Roth also acknowledged that testimony would be easier to get from Crow and others, since “it’s unlikely Justice Thomas would comply with a subpoena, and we’d lose precious years in an ensuing separation-of-powers battle.”
Common Cause and an array of liberal-leaning advocacy groups also called for testimony. The New York Times editorial board on Friday said the Judiciary Committee should call on Thomas to testify if Roberts doesn’t conduct an investigation.
Representatives for Durbin and Whitehouse did not respond to questions about whether they would call on Thomas to testify before the Senate.
It’s rare for Supreme Court justices to testify before Congress voluntarily, and they typically only do so related to the high court’s budget request.
Josh Blackman, a law professor at the South Texas College of Law at Houston, said Congress could pursue further answers from Thomas but his testimony would be an extraordinary step.
“Of course, you know, politicians want the guy under oath so they can try to pin him down on something and embarrass him, right?” Blackman said. “Which is really the purpose. I can’t see a world in which Thomas voluntarily testify under oath before the Senate.”
It would be difficult to force Thomas to testify, Blackman said, because the judiciary has a constitutional interest in keeping separate from Congress. Additionally, Congress’ main tool to compel testimony is a subpoena, which requires the courts to enforce.
Issuing a subpoena to Thomas would likely end up at the Supreme Court and “put his colleagues in a very weird situation,” by forcing them to judge their colleague’s case or recuse themselves.
Josh Chafetz, a law professor at Georgetown University Law Center who has studied legislative branch power under the Constitution, said there’s nothing that insulates justices from being called to testify.
Concerns about the independence of judges from other branches of government does not mean they are immune from subpoena, Chafetz said.
If a justice was allowed to duck a congressional subpoena, “the slogan of judicial independence ends up just being a slogan for ‘anything judges don’t want to do is judicial independence,’” Chafetz said.
The only congressional subpoena for a sitting Supreme Court justice was in the 1950s, Chafetz said. Back then, the House Un-American Activities Committee subpoenaed Justice Thomas Clark, who refused, and lawmakers didn’t pursue the matter.
Chafetz said that even if the courts do not enforce a subpoena against a sitting Supreme Court justice, Congress still has other avenues to seek enforcement.
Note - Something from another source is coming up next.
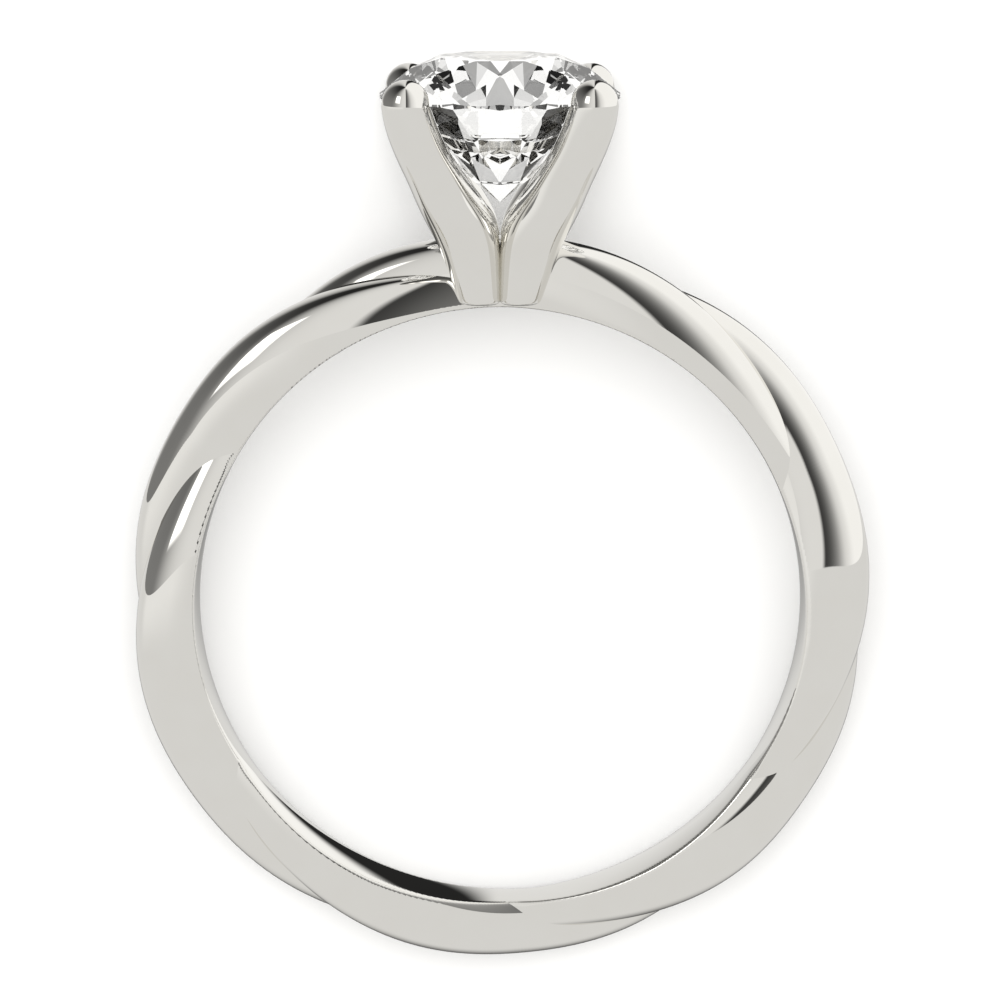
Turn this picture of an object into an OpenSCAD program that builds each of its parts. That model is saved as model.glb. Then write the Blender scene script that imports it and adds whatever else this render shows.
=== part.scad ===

For example, it could use its inherent contempt power or cut funding for Supreme Court operations.
Liberal group Common Cause sent a letter Tuesday to the Senate Judiciary Committee asking them have Thomas testify and “put it on the record for the American people,” as well as have Roberts testify.
“The U.S. Supreme Court has repeatedly proven itself incapable of policing itself without a code of ethics,” Common Cause co-president Marilyn Carpinteyro said in a news release. “It is time for Congress to hold hearings and pass legislation to establish a code of ethics for Supreme Court Justices to hold them to the same standards as every other federal judge in the nation.”
There could also be long-term repercussions if the Judiciary Committee turns the reporting on Thomas’ relationship with Crow into a fight over the justice’s testimony.
Robert L. Walker, a former chief counsel and staff director of the Senate and House ethics committees who now counsels on government ethics rules at Wiley Rein LLP, said the Senate would be treading on thin ice.
“To threaten or certainly to conduct an ethics investigation of a Supreme Court justice would raise separation-of-powers concerns and automatically raise concerns about the independence of the judiciary and of the Supreme Court,” Walker said.
Blackman said that if the Senate takes actions investigating Thomas or with the intent of establishing evidence to impeach him, it would create a “DEFCON one” standoff with the judiciary.
And Republicans could turn around and use that precedent to question Justice Ketanji Brown Jackson or other Democratic appointees to the court, as well as lower-court judges, he said.
“I don’t know where this leads, but the way the Senate, the way Congress works is that once a precedent is broken, then it is gone,” Blackman said.